**REQUIRED WORK:** Each entry that follows must be output without any deviation.
[Start WORKING DATA]
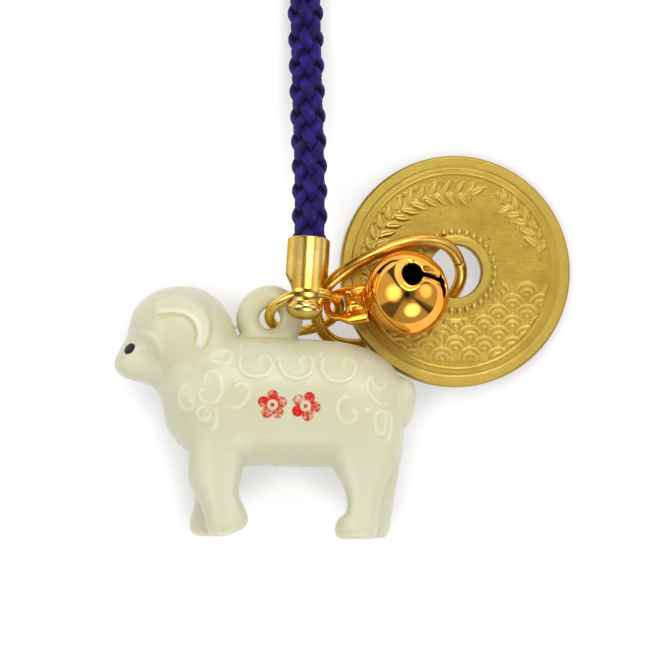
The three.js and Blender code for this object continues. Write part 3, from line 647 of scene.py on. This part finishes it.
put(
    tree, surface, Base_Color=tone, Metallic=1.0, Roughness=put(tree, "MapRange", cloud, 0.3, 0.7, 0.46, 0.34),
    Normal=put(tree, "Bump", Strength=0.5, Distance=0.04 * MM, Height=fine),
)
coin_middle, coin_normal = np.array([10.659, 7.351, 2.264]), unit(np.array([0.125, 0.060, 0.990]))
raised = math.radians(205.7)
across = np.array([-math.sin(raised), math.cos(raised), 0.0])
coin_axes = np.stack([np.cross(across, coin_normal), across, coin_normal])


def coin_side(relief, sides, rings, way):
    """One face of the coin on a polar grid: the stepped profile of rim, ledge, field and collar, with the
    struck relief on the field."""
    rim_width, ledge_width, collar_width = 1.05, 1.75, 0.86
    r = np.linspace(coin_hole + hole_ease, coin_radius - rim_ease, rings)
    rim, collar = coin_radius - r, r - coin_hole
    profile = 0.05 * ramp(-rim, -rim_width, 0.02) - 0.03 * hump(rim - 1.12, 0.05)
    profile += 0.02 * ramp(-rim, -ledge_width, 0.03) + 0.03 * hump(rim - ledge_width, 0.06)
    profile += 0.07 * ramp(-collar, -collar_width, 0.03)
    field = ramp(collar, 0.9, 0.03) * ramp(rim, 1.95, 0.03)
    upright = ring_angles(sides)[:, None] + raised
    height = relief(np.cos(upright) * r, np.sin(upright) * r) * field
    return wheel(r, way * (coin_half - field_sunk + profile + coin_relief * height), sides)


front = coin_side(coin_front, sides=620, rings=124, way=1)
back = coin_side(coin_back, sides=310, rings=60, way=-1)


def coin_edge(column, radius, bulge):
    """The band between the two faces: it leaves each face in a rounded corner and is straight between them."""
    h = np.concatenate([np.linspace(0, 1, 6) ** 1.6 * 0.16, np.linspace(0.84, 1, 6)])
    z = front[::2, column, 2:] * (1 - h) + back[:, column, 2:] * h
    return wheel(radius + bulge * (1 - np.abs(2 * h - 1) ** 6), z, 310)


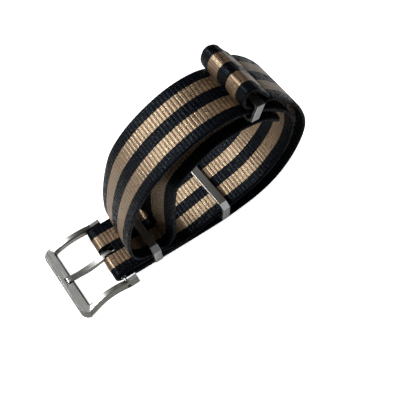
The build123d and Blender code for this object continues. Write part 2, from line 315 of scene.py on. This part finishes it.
[End WORKING DATA]
**OUTPUT FOR THIS EXERCISE:**
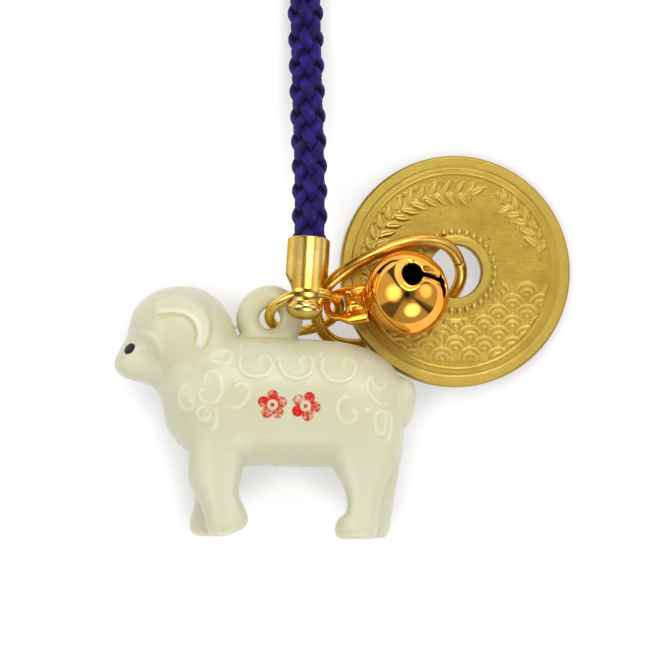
The three.js and Blender code for this object continues. Write part 3, from line 647 of scene.py on. This part finishes it.
put(
    tree, surface, Base_Color=tone, Metallic=1.0, Roughness=put(tree, "MapRange", cloud, 0.3, 0.7, 0.46, 0.34),
    Normal=put(tree, "Bump", Strength=0.5, Distance=0.04 * MM, Height=fine),
)
coin_middle, coin_normal = np.array([10.659, 7.351, 2.264]), unit(np.array([0.125, 0.060, 0.990]))
raised = math.radians(205.7)
across = np.array([-math.sin(raised), math.cos(raised), 0.0])
coin_axes = np.stack([np.cross(across, coin_normal), across, coin_normal])


def coin_side(relief, sides, rings, way):
    """One face of the coin on a polar grid: the stepped profile of rim, ledge, field and collar, with the
    struck relief on the field."""
    rim_width, ledge_width, collar_width = 1.05, 1.75, 0.86
    r = np.linspace(coin_hole + hole_ease, coin_radius - rim_ease, rings)
    rim, collar = coin_radius - r, r - coin_hole
    profile = 0.05 * ramp(-rim, -rim_width, 0.02) - 0.03 * hump(rim - 1.12, 0.05)
    profile += 0.02 * ramp(-rim, -ledge_width, 0.03) + 0.03 * hump(rim - ledge_width, 0.06)
    profile += 0.07 * ramp(-collar, -collar_width, 0.03)
    field = ramp(collar, 0.9, 0.03) * ramp(rim, 1.95, 0.03)
    upright = ring_angles(sides)[:, None] + raised
    height = relief(np.cos(upright) * r, np.sin(upright) * r) * field
    return wheel(r, way * (coin_half - field_sunk + profile + coin_relief * height), sides)


front = coin_side(coin_front, sides=620, rings=124, way=1)
back = coin_side(coin_back, sides=310, rings=60, way=-1)


def coin_edge(column, radius, bulge):
    """The band between the two faces: it leaves each face in a rounded corner and is straight between them."""
    h = np.concatenate([np.linspace(0, 1, 6) ** 1.6 * 0.16, np.linspace(0.84, 1, 6)])
    z = front[::2, column, 2:] * (1 - h) + back[:, column, 2:] * h
    return wheel(radius + bulge * (1 - np.abs(2 * h - 1) ** 6), z, 310)


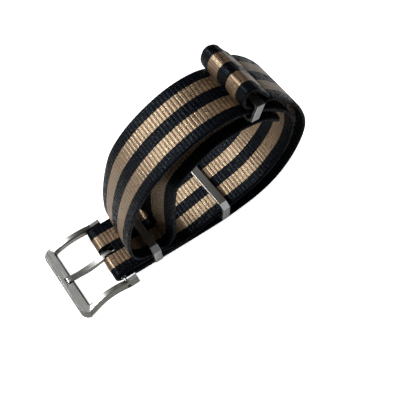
The build123d and Blender code for this object continues. Write part 2, from line 315 of scene.py on. This part finishes it.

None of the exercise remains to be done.